One former cabinet minister, Ms. Philpott, said there’s much more to the story. The other, Ms. Wilson-Raybould, is planning to present new written submissions to the Commons justice committee even after they shut down hearings into the affair. And that still won’t be all because they won’t cover the period after she was shuffled out of the attorney-general’s post and before she quit cabinet.

So it’s time for Mr. Trudeau to cross the Rubicon that he should have crossed a month ago. He should tell the country that Ms. Wilson-Raybould can reveal everything – and extend the waiver of solicitor-client privilege that he already issued to Ms. Wilson-Raybould so that it covers another 30 days, the period when she was veterans affairs minister. And then he should invite both former ministers to say their piece in the House of Commons.

Liberal MPs and cabinet ministers are already out there calling for the two former ministers to tell all. Humber River—Black Creek MP Judy Sgro argued both ministers can say whatever they want in the House of Commons under the protection of parliamentary privilege. On the weekend, Democratic Institutions Minister Karina Gould and Tourism Minister Mélanie Joly echoed the call in TV interviews.

But the problem is that Mr. Trudeau is still saying something different.
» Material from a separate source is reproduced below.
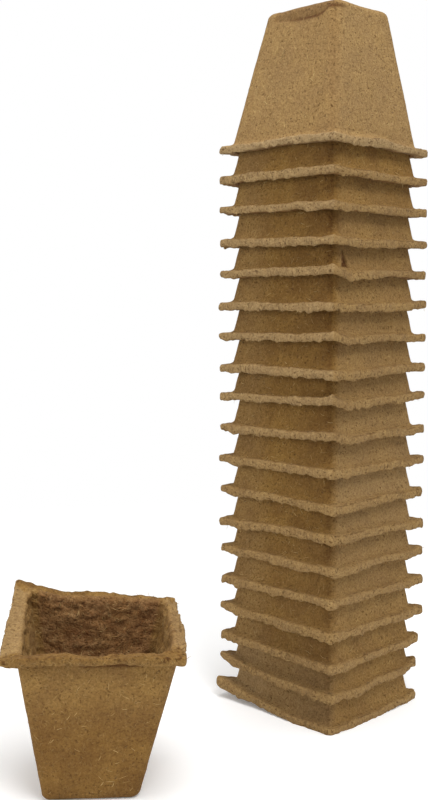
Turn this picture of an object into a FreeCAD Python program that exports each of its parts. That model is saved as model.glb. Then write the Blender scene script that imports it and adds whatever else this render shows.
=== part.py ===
import FreeCAD, Part
import math
import os

# A set of square peat pots: one stack nested mouth down, and one pot standing upright beside it.
# Lengths are in millimetres and angles in degrees. The origin is on the floor, at the middle of
# the lowest rim of the stack. X and Y run along the sides of the stacked pots, and Z points up.
# Every pot is shaped mouth down, the way the stack holds it, and the upright one is turned over.

# One pot, measured on its outside. Its base is a little longer along Y than along X.
pot_height = 81.0
mouth_width = 79.4
base_length_x = 47.2
base_extra_y = 7.8
corner_radius = 3.5
wall = 2.35
base_thickness = 3.2

# The rim, which stands out past the mouth, and the eased edge where the inside of the pot meets it
rim_overhang = 4.8
rim_thickness = 4.2
rim_corner_cut = 1.3
lip_ease = 1.5

# The gap that is left between the walls of two nested pots, square to the wall
nest_clearance = 0.398

# How far each stacked pot sits towards the left corner of the pot beneath it
drift_left = 0.21

# Where the upright pot stands, how it is turned, how its mouth sits askew over its base, and how far
# its rim sits to the left of its mouth
loose_place_x = -174.1
loose_place_y = 8.9
loose_turn = -39.0
loose_skew_right = 4.1
loose_skew_near = 2.9
loose_rim_left = 2.5

# How far a cutting solid runs past the surface that it cuts
overrun = 2.0

# How far the left, near and right corners of each stacked rim are bent towards the pot's base,
# as shares of the rim's thickness. The lowest pot comes first, and its near corner lies flat.
stack_bend_shares = [
    (2.35, 0.00, 0.00),
    (1.58, 0.08, 0.49),
    (0.28, -0.20, -0.16),
    (0.16, -0.20, -0.49),
    (-0.32, 0.04, -0.36),
    (-0.12, 0.00, -0.45),
    (-0.57, 0.00, -0.81),
    (0.00, -0.36, -0.65),
    (0.08, 0.08, -0.20),
    (0.08, 0.45, -0.08),
    (0.16, 0.89, 0.61),
    (-0.20, -0.16, 0.24),
    (0.04, 0.49, -0.12),
    (-0.12, 0.08, 0.20),
    (0.08, 0.45, 0.08),
    (-0.04, -0.20, -0.20),
    (0.40, 0.16, 0.04),
    (-0.04, 0.16, -0.16),
    (-0.28, 0.08, -0.53),
]

# The same for the upright pot's far left, far right and near right corners. The far left one curls
# up, away from the base.
loose_bend_shares = (-3.16, -0.48, 0.69)

# The flat middle of a bent rim, as a share of the half diagonal. The bends start at its two ends.
stack_flat_share = 0.25
loose_flat_share = 0.05

# Which corners the bends lie across: left and right on the stack, far left and near right on the other
stack_bend_turn = -45.0
loose_bend_turn = 45.0

# Values that follow from the sizes above
base_length_y = base_length_x + base_extra_y
rim_width = mouth_width + 2 * rim_overhang
taper_x = math.atan((mouth_width - base_length_x) / 2 / pot_height)
taper_y = math.atan((mouth_width - base_length_y) / 2 / pot_height)
nest_pitch = (wall + nest_clearance) / math.sin(min(taper_x, taper_y))
half_diagonal = rim_width / math.sqrt(2)
largest_bend_share = max(abs(share) for bend in stack_bend_shares + [loose_bend_shares] for share in bend)
rim_reach = rim_thickness * (1 + largest_bend_share) + overrun


def vector(x, y, z):
    return FreeCAD.Vector(x, y, z)


def rim_outline(z):
    """The square outline of the rim at height z, its four corners blunted."""
    half = rim_width / 2
    blunt = half - rim_corner_cut
    points = [(blunt, -half), (half, -blunt), (half, blunt), (blunt, half),
              (-blunt, half), (-half, blunt), (-half, -blunt), (-blunt, -half)]
    corners = [vector(x, y, z) for x, y in points]
    return Part.makePolygon(corners + corners[:1])


def body_corners(z, inset_x=0, inset_y=0, skew=(0, 0)):
    """The four sharp corners of the pot's outline at height z, drawn in by the insets."""
    share = z / pot_height
    half_x = (mouth_width + (base_length_x - mouth_width) * share) / 2 - inset_x
    half_y = (mouth_width + (base_length_y - mouth_width) * share) / 2 - inset_y
    centre_x = skew[0] * share
    centre_y = skew[1] * share
    signs = [(-1, -1), (1, -1), (1, 1), (-1, 1)]
    return [vector(centre_x + sign_x * half_x, centre_y + sign_y * half_y, z) for sign_x, sign_y in signs]


def tapered_block(lower, upper):
    """A solid with six flat faces between two sets of four corners."""
    outlines = [list(reversed(lower)), upper]
    for index in range(len(lower)):
        following = (index + 1) % len(lower)
        outlines.append([lower[index], lower[following], upper[following], upper[index]])
    faces = [Part.Face(Part.makePolygon(points + points[:1])) for points in outlines]
    return Part.Solid(Part.Shell(faces))


def sloping_edges(block):
    """The four edges that run from a tapered block's lower face to its upper one."""
    return [edge for edge in block.Edges if edge.BoundBox.ZLength > block.BoundBox.ZLength / 2]


def top_edges(block):
    """The edges round a block's upper face."""
    return [edge for edge in block.Edges if edge.BoundBox.ZMin > block.BoundBox.ZMax - corner_radius / 2]


def outer_body(skew, base_shows):
    """The pot's outside, run on past the mouth for the rim to trim.

    The base edge is rounded where it shows. Where another pot covers it, it is only bevelled.
    """
    block = tapered_block(body_corners(-rim_reach, skew=skew), body_corners(pot_height, skew=skew))
    if base_shows:
        return block.makeFillet(corner_radius, sloping_edges(block) + top_edges(block))
    bevel = corner_radius / 2
    spread = pot_height + rim_reach - bevel
    bevelled = tapered_block(body_corners(-rim_reach, -spread, -spread), body_corners(pot_height, bevel, bevel))
    return block.makeFillet(corner_radius, sloping_edges(block)).common(bevelled)


def cavity(skew, mouth_shows):
    """The space inside the pot, one wall in from the outside, eased at the mouth where that shows."""
    inset_x = wall / math.cos(taper_x)
    inset_y = wall / math.cos(taper_y)
    inner_radius = corner_radius - wall
    block = tapered_block(body_corners(-rim_reach, inset_x, inset_y, skew),
                          body_corners(pot_height - base_thickness, inset_x, inset_y, skew))
    space = block.makeFillet(inner_radius, sloping_edges(block))
    if not mouth_shows:
        return space
    ease = tapered_block(body_corners(-lip_ease, inset_x - 2 * lip_ease, inset_y - 2 * lip_ease, skew),
                         body_corners(lip_ease, inset_x, inset_y, skew))
    return space.fuse(ease.makeFillet(inner_radius, sloping_edges(ease)))


def bend_edge(start, reach, lift):
    """One side of the rim's section: an arc that leaves the flat part at start and rises by lift."""
    side = 1 if start > 0 else -1
    span = half_diagonal - abs(start)
    radius = (span * span + lift * lift) / (2 * abs(lift))
    rise = math.copysign(1, lift)
    points = []
    for run in (0, reach / 2, reach):
        drop = radius - math.sqrt(radius * radius - run * run)
        points.append(vector(start + side * run, 0, rise * drop))
    return points


def region_above(bend_shares, flat_share, bend_turn, level):
    """All the space above the rim's bent surface at level, so that it can trim a solid there.

    The section across the left and right corners is flat in the middle, with an arc at each end,
    and the whole surface is tipped so that it meets the near corner.
    """
    left, near, right = [share * rim_thickness for share in bend_shares]
    start = flat_share * half_diagonal
    reach = half_diagonal - start + overrun
    ceiling = pot_height + rim_reach
    section = []
    flat_end = vector(start, 0, 0)
    flat_start = vector(-start, 0, 0)
    right_end = vector(start + reach, 0, 0)
    left_end = vector(-start - reach, 0, 0)
    if left:
        first, between, last = bend_edge(-start, reach, left)
        left_end = last
        section.append(Part.Arc(last, between, first).toShape())
    else:
        section.append(Part.LineSegment(left_end, flat_start).toShape())
    section.append(Part.LineSegment(flat_start, flat_end).toShape())
    if right:
        first, between, last = bend_edge(start, reach, right)
        right_end = last
        section.append(Part.Arc(first, between, last).toShape())
    else:
        section.append(Part.LineSegment(flat_end, right_end).toShape())
    top_right = vector(start + reach, 0, ceiling)
    top_left = vector(-start - reach, 0, ceiling)
    section.append(Part.LineSegment(right_end, top_right).toShape())
    section.append(Part.LineSegment(top_right, top_left).toShape())
    section.append(Part.LineSegment(top_left, left_end).toShape())
    depth = 2 * (half_diagonal + rim_reach)
    region = Part.Face(Part.Wire(section)).extrude(vector(0, depth, 0))
    region.translate(vector(0, -depth / 2, level))
    region.rotate(vector(0, 0, 0), vector(1, 0, 0), -math.degrees(math.asin(near / half_diagonal)))
    region.rotate(vector(0, 0, 0), vector(0, 0, 1), bend_turn)
    return region


def rim(bend_shares, flat_share, bend_turn, rim_left):
    """The rim's plate, set rim_left to the left of the mouth.

    Its upper face is bent, and its underside runs on for one last trim.
    """
    plate = Part.Face(rim_outline(-rim_reach)).extrude(vector(0, 0, 2 * rim_reach))
    plate.translate(vector(-rim_left, 0, 0))
    return plate.cut(region_above(bend_shares, flat_share, bend_turn, rim_thickness))


def peat_pot(bend_shares, flat_share, bend_turn, rim_left, skew, base_shows, mouth_shows):
    """One pot, mouth down: its body and rim in one piece, hollow, and trimmed along the rim."""
    blank = outer_body(skew, base_shows).fuse(rim(bend_shares, flat_share, bend_turn, rim_left))
    trimmed = blank.common(region_above(bend_shares, flat_share, bend_turn, 0))
    return trimmed.cut(cavity(skew, mouth_shows)).removeSplitter().Solids[0]


def stacked_pot(index):
    """A pot of the stack, seated on the one beneath it and a little further to the left."""
    is_lowest = index == 0
    is_topmost = index == len(stack_bend_shares) - 1
    bend_shares = stack_bend_shares[index]
    pot = peat_pot(bend_shares, stack_flat_share, stack_bend_turn, 0, (0, 0), is_topmost, is_lowest)
    shift = drift_left * index / math.sqrt(2)
    pot.translate(vector(-shift, shift, nest_pitch * index))
    return pot


def upright_pot():
    """The pot that stands by itself on its base, turned over, with its mouth askew over its base."""
    skew = (-loose_skew_right, -loose_skew_near)
    pot = peat_pot(loose_bend_shares, loose_flat_share, loose_bend_turn, loose_rim_left, skew, True, True)
    pot.rotate(vector(0, 0, 0), vector(1, 0, 0), 180)
    pot.translate(vector(loose_skew_right, -loose_skew_near, pot_height))
    pot.rotate(vector(0, 0, 0), vector(0, 0, 1), loose_turn)
    pot.translate(vector(loose_place_x, loose_place_y, 0))
    return pot


parts = {"nested_pot_%02d" % (index + 1): stacked_pot(index) for index in range(len(stack_bend_shares))}
parts["loose_pot"] = upright_pot()

os.makedirs("parts", exist_ok=True)
for name, shape in parts.items():
    shape.exportStep("parts/" + name + ".step")
    print(name, "valid", shape.isValid(), "solids", len(shape.Solids), "volume", round(shape.Volume))
print("nest pitch", round(nest_pitch, 2))
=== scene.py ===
import math
from types import SimpleNamespace as Record

import bpy
import numpy as np
from mathutils import Matrix


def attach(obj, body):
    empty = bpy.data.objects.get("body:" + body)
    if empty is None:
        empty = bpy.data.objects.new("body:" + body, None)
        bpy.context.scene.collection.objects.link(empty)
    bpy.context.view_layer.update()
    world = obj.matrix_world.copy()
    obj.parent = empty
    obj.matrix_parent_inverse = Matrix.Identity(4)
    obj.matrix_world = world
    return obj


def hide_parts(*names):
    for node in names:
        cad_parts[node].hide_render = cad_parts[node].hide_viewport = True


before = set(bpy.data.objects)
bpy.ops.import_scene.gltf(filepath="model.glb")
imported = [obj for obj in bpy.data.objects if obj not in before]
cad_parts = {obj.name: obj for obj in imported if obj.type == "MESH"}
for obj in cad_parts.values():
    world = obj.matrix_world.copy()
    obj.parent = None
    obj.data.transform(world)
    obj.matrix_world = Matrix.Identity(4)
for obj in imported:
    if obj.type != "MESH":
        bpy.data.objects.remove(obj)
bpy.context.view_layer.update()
print("frame loaded:", len(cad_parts), "pots")

# Lengths are in millimetres unless a note says metres. The meshes are in metres.
metre = 0.001

# The camera where it stood for the photograph: place in metres, angles in degrees
cameraView = {
    "place": (-0.52179, -0.42630, 0.24992),
    "heading": 44.998,
    "down": 5.404,
    "roll": 0.492,
    "lens": 50.06,
    "shiftUp": -0.0038,
    "nearest": 0.01,
}


def lengths(vectors):
    return np.linalg.norm(vectors, axis=-1)


def unit(vectors):
    # The directions of the vectors, each one long
    return vectors / np.maximum(lengths(vectors)[..., None], 1e-9)


def rotated(x, y, angle):
    # Turned from x towards y by the angle
    return x * np.cos(angle) - y * np.sin(angle), x * np.sin(angle) + y * np.cos(angle)


def poseOf(right, up, backward, place):
    # A pose from the directions of its axes and its place
    pose = np.eye(4)
    pose[:3, :3] = np.stack([right, up, backward], -1)
    pose[:3, 3] = place
    return Matrix(pose.tolist())


def placed(name, data):
    # A new object, put in the scene
    thing = bpy.data.objects.new(name, data)
    bpy.context.collection.objects.link(thing)
    return thing


def placeCamera(view):
    # Right and forward follow from the angles, up is square to both, and the roll turns right and up
    heading, down, roll = (math.radians(view[key]) for key in ("heading", "down", "roll"))
    right = np.array([math.cos(heading), -math.sin(heading), 0])
    level = np.array([math.sin(heading), math.cos(heading), 0]) * math.cos(down)
    forward = level - (0, 0, math.sin(down))
    up = np.cross(right, forward)
    right, up = rotated(right, up, -roll)
    data = bpy.data.cameras.new("photoCamera")
    data.lens = view["lens"]
    data.shift_y = view["shiftUp"]
    data.clip_start = view["nearest"]
    camera = placed("photoCamera", data)
    camera.matrix_world = poseOf(right, up, -forward, view["place"])
    bpy.context.scene.camera = camera


placeCamera(cameraView)
bpy.context.scene.view_settings.view_transform = "Standard"


class Flow:
    # A value that runs through a node tree. Sums on flows add their own Math nodes.
    def __init__(self, tree, socket=None):
        self.tree = tree
        self.socket = socket

    def feed(self, socket, value):
        if isinstance(value, Flow):
            self.tree.links.new(value.socket, socket)
        else:
            socket.default_value = value

    def node(self, kind, settings=None, inputs=None, output=0):
        # Adds any node: its settings first, then what its input sockets take
        made = self.tree.nodes.new("ShaderNode" + kind)
        for key, value in (settings or {}).items():
            setattr(made, key, value)
        for key, value in (inputs or {}).items():
            self.feed(made.inputs[key], value)
        return Flow(self.tree, made.outputs[output])

    def sum(self, operation, first, second, clamped=False):
        settings = {"operation": operation, "use_clamp": clamped}
        return self.node("Math", settings, {0: first, 1: second})

    def __add__(self, other):
        return self.sum("ADD", self, other)

    def __sub__(self, other):
        return self.sum("SUBTRACT", self, other)

    def __rsub__(self, other):
        return self.sum("SUBTRACT", other, self)

    def __mul__(self, other):
        return self.sum("MULTIPLY", self, other)

    __radd__, __rmul__ = __add__, __mul__

    def between(self, low, high):
        # 0 below low, 1 above high, and a straight slope from one to the other
        return self.sum("MULTIPLY", self - low, 1 / (high - low), True)

    def mix(self, first, second, blend="MIX"):
        # The first colour where this is 0, the second where it is 1
        settings = {"data_type": "RGBA", "blend_type": blend}
        return self.node("Mix", settings, {0: self, 6: first, 7: second}, 2)

    def vector(self, operation, first, second, socket=1):
        inputs = {0: first, socket: second}
        return self.node("VectorMath", {"operation": operation}, inputs)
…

He’s not saying Ms. Wilson-Raybould is free to tell all. He’s saying she is free to say enough.

He issued a waiver releasing her from solicitor-client privilege that covered the period when she was attorney-general and he argued that’s the only period that matters because the affair centres on the allegation that Mr. Trudeau’s aides and officials put pressure on the then-attorney-general to halt the bribery prosecution of SNC-Lavalin and order a settlement be negotiated.
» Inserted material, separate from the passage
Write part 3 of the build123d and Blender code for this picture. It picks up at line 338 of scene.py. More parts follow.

But Ms. Wilson-Raybould has indicated that important parts of the story happened later, in the four weeks that she was veterans affairs minister – which ended with a face-to-face meeting with Mr. Trudeau when she resigned.

It is possible that something important happened then. Did Mr. Trudeau say why she was moved from the attorney-general’s post? About SNC-Lavalin?

No one will say. Ms. Wilson-Raybould has indicated she still feels she cannot say. If the Liberals want to tell the country that she can, then all Mr. Trudeau has to do is extend the waiver to cover another 30 days.

Certainly, some of his own backbench MPs want him to do it. Some really are frustrated – and were annoyed when Ms. Philpott told Macleans there is much more to the story, but wouldn’t say what.

Perhaps Ms. Philpott figured it is really Ms. Wilson-Rayboud’s story to tell. Certainly Ms. Philpott is not subject to solicitor-client privilege. And neither former minister is bound by an all-encompassing law of silence about what happened when they were ministers.

Conversations about cabinet shuffles – key in this affair – aren’t covered by cabinet confidentiality because they are the PM’s prerogative, not a cabinet decision, noted University of Ottawa law professor Yan Campagnolo, who has written extensively on the topic. And it’s a well-established exception that a minister who quits in a dispute with their cabinet colleagues can outline the nature of the disagreement.

Cabinet secrecy is supposed to serve the public interest by allowing ministers to deliberate freely, not to facilitate improper conduct, he said. In his view, Ms. Wilson-Raybould and Ms. Philpott would not face legal sanction if they provided their account of conversations about the cabinet shuffle, but would perhaps risk expulsion from the Liberal caucus.

Perhaps the two former ministers can say more. And if so, they should.

But it’s still too soon for Liberal ministers to insist they can. Mr. Trudeau could dispel all the allegations that he is gagging Ms. Wilson-Raybould simply by extending a waiver for 30 days. So far, he has chosen to suffer the damage.